Questo stallo istituzionale ha fatto sì che gli Stati Uniti iniziassero a “correre” verso il fiscal cliff. Esso altro non è che un meccanismo automatico di aumento generalizzato delle tasse: raggiunto un livello insopportabile di debito, questo sistema fa saltare numerose detrazioni fiscali, alzando al contempo il livello della tassazione generale.
Gli effetti di una situazione del genere sarebbero disastrosi: il meccanismo del fiscal cliff (letteramente, “scoglio fiscale”) provocherebbe un significativo aumento delle tasse per circa il 95% dei cittadini statunitensi, gettando l’economia a stelle e strisce in una nuova, ulteriore recessione.
Obama ha cercato in tutti i modi di evitare questa situazione: le elezioni di novembre hanno riconsegnato ai Democratici il Senato, ma il braccio di ferro alla Camera è stato molto duro.

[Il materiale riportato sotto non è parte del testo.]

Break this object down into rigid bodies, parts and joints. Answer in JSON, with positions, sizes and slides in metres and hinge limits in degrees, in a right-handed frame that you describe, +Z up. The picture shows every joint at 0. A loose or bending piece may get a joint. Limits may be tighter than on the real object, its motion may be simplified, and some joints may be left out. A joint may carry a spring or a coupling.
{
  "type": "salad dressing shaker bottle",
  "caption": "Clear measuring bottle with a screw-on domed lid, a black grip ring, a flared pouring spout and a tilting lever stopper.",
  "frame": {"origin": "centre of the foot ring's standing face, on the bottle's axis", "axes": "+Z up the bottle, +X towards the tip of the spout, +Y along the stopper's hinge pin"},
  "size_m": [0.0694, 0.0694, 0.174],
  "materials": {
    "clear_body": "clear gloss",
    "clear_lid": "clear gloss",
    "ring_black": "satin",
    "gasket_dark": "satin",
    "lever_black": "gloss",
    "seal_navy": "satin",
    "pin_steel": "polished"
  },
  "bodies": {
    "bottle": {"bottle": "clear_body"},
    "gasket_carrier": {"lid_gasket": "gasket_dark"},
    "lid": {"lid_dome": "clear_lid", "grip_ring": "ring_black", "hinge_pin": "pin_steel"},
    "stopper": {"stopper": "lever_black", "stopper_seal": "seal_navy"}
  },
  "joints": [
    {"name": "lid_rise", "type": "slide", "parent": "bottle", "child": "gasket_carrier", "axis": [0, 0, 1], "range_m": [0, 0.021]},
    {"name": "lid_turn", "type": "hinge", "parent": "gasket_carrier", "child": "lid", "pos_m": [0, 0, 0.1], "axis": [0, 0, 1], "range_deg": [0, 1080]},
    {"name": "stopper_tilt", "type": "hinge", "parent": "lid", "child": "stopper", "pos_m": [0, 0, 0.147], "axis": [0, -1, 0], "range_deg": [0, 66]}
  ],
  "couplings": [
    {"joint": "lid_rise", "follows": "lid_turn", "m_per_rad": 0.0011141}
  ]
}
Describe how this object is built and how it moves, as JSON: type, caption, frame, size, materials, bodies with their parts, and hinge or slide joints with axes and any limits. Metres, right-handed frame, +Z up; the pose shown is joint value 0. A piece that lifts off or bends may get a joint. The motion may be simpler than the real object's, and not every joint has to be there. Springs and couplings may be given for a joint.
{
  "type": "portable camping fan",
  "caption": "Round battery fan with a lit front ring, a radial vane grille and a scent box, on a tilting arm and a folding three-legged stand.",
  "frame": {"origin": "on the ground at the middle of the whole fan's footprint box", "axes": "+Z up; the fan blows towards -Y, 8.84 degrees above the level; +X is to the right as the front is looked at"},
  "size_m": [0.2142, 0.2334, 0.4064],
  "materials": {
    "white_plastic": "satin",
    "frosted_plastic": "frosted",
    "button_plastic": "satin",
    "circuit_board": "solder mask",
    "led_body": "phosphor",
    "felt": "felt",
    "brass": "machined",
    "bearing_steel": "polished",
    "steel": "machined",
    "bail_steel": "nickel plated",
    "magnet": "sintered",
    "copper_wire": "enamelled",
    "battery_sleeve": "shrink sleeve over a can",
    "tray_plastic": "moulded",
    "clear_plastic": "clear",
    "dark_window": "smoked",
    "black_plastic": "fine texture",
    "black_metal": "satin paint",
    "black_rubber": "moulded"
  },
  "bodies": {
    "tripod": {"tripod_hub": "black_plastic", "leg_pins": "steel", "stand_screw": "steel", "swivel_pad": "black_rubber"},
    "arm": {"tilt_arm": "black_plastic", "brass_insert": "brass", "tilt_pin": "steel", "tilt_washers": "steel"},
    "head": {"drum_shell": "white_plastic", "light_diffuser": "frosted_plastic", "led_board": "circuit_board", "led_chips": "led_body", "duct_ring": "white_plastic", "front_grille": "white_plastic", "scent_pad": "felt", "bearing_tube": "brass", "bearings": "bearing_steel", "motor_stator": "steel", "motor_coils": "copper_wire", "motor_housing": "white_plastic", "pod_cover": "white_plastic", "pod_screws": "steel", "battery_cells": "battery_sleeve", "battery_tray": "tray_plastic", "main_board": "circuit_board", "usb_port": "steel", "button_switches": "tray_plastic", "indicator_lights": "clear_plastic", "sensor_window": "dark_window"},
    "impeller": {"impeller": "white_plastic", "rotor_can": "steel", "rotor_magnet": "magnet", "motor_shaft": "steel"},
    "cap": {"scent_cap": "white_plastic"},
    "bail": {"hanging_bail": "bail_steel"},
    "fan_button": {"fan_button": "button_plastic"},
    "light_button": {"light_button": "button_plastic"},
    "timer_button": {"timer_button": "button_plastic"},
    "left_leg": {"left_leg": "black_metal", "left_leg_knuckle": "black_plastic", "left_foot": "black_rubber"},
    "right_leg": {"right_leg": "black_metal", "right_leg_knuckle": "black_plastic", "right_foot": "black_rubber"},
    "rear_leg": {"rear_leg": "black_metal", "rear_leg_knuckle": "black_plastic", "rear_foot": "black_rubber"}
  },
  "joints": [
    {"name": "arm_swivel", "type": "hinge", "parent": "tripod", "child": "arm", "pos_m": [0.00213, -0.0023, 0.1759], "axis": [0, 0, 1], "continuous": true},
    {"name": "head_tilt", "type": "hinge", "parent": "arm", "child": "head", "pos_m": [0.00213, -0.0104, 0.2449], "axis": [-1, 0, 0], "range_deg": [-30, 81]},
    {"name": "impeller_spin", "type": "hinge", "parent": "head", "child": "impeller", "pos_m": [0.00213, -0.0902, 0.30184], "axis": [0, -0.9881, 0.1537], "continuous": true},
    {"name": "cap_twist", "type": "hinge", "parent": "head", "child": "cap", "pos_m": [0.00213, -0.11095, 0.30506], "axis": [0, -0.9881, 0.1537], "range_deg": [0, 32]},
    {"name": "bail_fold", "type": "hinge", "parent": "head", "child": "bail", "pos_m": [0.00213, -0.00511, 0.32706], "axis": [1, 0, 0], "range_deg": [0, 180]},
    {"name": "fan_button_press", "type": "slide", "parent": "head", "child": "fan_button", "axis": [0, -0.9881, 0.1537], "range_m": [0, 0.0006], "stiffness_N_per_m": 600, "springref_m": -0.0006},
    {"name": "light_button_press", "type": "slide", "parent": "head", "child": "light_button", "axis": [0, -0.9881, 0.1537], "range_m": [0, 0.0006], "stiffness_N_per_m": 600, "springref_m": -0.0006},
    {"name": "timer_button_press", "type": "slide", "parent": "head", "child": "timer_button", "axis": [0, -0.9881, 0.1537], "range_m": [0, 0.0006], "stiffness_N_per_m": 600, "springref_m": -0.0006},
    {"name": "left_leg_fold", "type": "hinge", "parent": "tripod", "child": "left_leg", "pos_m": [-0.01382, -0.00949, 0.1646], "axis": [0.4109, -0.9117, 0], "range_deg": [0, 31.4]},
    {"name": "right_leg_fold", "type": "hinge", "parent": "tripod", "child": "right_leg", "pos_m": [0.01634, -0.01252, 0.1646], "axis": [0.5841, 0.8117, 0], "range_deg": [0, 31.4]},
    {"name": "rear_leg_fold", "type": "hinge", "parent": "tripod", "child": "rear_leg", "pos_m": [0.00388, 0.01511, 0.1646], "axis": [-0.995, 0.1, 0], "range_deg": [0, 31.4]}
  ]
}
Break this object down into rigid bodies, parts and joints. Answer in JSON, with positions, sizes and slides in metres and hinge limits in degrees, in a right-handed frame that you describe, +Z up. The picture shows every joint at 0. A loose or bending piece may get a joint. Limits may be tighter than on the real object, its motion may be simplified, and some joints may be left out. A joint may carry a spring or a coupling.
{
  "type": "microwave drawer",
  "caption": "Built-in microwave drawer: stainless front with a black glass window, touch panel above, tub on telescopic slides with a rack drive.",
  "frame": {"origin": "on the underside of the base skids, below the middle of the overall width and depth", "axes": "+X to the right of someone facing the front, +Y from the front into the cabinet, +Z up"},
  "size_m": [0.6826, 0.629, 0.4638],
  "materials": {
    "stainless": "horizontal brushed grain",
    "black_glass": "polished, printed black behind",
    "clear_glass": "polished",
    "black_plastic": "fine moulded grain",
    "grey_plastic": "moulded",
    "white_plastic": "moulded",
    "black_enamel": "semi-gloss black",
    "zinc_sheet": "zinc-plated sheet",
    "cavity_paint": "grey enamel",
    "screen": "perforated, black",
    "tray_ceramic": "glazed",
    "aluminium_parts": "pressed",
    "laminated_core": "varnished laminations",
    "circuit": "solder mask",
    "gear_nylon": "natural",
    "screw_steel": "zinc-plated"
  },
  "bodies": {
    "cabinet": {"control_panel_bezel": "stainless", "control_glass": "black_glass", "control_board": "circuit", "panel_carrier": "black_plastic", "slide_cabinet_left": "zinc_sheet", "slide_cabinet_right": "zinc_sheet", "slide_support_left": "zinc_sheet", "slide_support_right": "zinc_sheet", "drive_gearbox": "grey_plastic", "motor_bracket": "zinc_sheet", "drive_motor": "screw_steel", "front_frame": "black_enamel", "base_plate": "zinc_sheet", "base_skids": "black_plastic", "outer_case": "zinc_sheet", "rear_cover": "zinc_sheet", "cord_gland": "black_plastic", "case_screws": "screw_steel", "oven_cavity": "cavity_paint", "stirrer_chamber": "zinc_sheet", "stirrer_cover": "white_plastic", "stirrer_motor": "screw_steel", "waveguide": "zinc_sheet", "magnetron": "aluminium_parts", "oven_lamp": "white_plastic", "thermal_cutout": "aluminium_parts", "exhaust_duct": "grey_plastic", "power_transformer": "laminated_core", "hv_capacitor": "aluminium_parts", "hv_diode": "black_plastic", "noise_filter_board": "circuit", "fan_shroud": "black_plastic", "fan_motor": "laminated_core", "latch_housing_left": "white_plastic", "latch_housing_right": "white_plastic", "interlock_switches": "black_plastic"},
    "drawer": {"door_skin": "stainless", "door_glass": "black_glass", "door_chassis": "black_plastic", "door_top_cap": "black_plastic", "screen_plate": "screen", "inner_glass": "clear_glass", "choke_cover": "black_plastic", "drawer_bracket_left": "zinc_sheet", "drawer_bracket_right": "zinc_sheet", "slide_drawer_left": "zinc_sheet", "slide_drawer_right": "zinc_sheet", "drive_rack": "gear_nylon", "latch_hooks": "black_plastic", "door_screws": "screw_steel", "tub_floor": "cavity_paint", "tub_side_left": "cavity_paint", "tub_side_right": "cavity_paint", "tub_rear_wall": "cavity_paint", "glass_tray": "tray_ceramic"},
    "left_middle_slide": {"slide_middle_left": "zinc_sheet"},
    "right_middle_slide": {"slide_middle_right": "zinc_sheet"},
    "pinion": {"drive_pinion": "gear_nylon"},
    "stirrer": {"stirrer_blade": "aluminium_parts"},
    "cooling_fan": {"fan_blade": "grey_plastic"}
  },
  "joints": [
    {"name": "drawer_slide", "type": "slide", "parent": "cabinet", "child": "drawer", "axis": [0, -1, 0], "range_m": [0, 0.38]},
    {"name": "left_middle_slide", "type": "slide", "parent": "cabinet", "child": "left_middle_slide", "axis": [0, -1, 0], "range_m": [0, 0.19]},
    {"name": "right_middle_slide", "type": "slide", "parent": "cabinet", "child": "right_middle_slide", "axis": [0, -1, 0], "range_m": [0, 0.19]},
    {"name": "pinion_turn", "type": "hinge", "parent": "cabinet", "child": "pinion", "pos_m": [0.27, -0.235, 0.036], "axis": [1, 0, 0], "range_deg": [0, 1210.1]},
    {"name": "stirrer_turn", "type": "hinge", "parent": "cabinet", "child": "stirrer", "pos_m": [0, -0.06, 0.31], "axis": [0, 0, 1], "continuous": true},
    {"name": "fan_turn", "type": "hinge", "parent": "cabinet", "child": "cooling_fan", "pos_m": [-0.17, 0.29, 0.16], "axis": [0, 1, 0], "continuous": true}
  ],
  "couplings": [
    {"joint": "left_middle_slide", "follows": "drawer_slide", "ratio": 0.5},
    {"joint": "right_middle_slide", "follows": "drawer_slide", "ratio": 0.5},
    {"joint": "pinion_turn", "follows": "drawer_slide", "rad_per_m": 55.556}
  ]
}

Nel ramo più basso del Congresso Americano, infatti, i Repubblicani conservano una solida maggioranza. Nelle ultime ore del 2012 la Camera degli Stati Uniti doveva votare un provvedimento del valore di 800 milioni di dollari, tra tagli della spesa e aumento delle tasse per i più ricchi. Questo accordo avrebbe (anzi, ha) impedito l’automatismo del fiscal cliff – che avrebbe introitato un valore di 5.000 milioni di dollari.
In extremis un accordo è stato trovato grazie alla mediazione del vice presidente Joe Biden (e alla spaccatura avvenuta tra i deputati Repubblicani). Ma per molti analisti il tutto è stato solo un allontanare il problema, non una soluzione definitiva.